>> BEGIN INFORMATION SHOWN
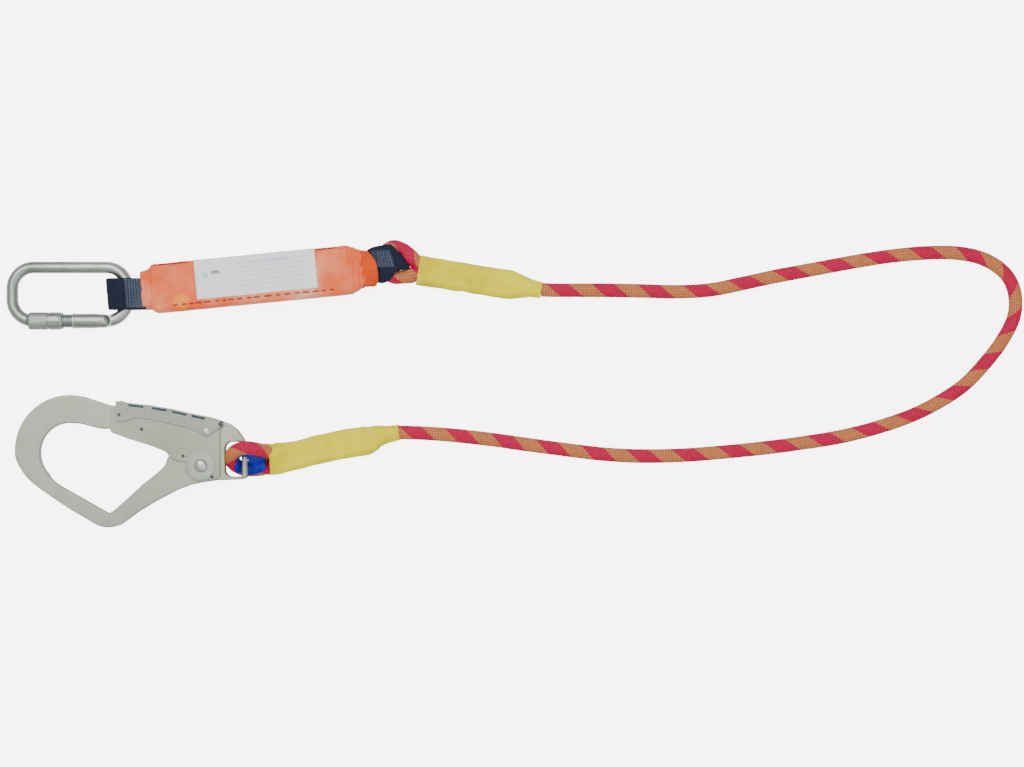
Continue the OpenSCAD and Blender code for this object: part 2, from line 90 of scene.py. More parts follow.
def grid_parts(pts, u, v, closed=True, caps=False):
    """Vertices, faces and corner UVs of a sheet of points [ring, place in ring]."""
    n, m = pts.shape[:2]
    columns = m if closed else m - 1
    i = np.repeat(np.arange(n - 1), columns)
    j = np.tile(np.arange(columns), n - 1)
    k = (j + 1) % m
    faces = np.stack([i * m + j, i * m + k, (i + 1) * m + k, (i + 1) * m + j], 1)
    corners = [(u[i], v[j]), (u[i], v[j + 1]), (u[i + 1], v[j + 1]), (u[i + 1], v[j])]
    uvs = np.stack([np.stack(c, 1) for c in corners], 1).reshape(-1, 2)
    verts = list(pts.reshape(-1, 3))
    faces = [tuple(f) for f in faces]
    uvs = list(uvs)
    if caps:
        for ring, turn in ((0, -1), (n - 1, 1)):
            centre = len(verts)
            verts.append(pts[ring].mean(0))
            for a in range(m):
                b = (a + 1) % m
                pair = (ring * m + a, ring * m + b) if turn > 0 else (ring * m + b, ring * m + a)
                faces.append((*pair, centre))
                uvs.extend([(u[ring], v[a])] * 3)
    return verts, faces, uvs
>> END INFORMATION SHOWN
• WORK TO DO: Set down the material above again, word for word.

• RESPONSE:
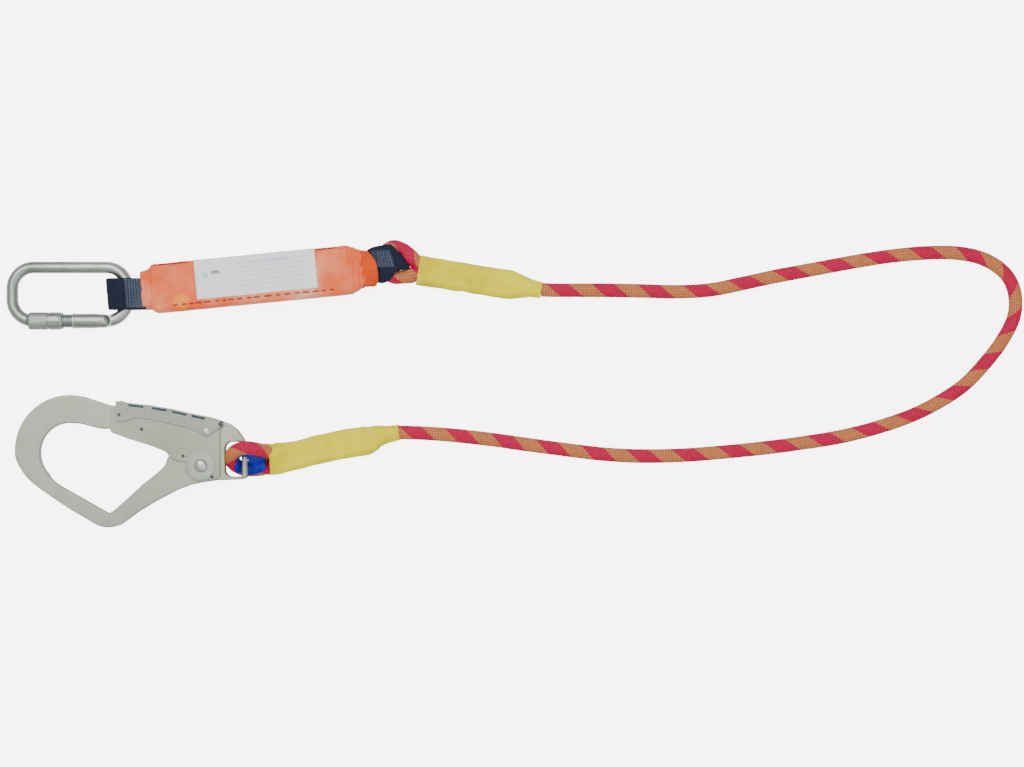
Continue the OpenSCAD and Blender code for this object: part 2, from line 90 of scene.py. More parts follow.
def grid_parts(pts, u, v, closed=True, caps=False):
    """Vertices, faces and corner UVs of a sheet of points [ring, place in ring]."""
    n, m = pts.shape[:2]
    columns = m if closed else m - 1
    i = np.repeat(np.arange(n - 1), columns)
    j = np.tile(np.arange(columns), n - 1)
    k = (j + 1) % m
    faces = np.stack([i * m + j, i * m + k, (i + 1) * m + k, (i + 1) * m + j], 1)
    corners = [(u[i], v[j]), (u[i], v[j + 1]), (u[i + 1], v[j + 1]), (u[i + 1], v[j])]
    uvs = np.stack([np.stack(c, 1) for c in corners], 1).reshape(-1, 2)
    verts = list(pts.reshape(-1, 3))
    faces = [tuple(f) for f in faces]
    uvs = list(uvs)
    if caps:
        for ring, turn in ((0, -1), (n - 1, 1)):
            centre = len(verts)
            verts.append(pts[ring].mean(0))
            for a in range(m):
                b = (a + 1) % m
                pair = (ring * m + a, ring * m + b) if turn > 0 else (ring * m + b, ring * m + a)
                faces.append((*pair, centre))
                uvs.extend([(u[ring], v[a])] * 3)
    return verts, faces, uvs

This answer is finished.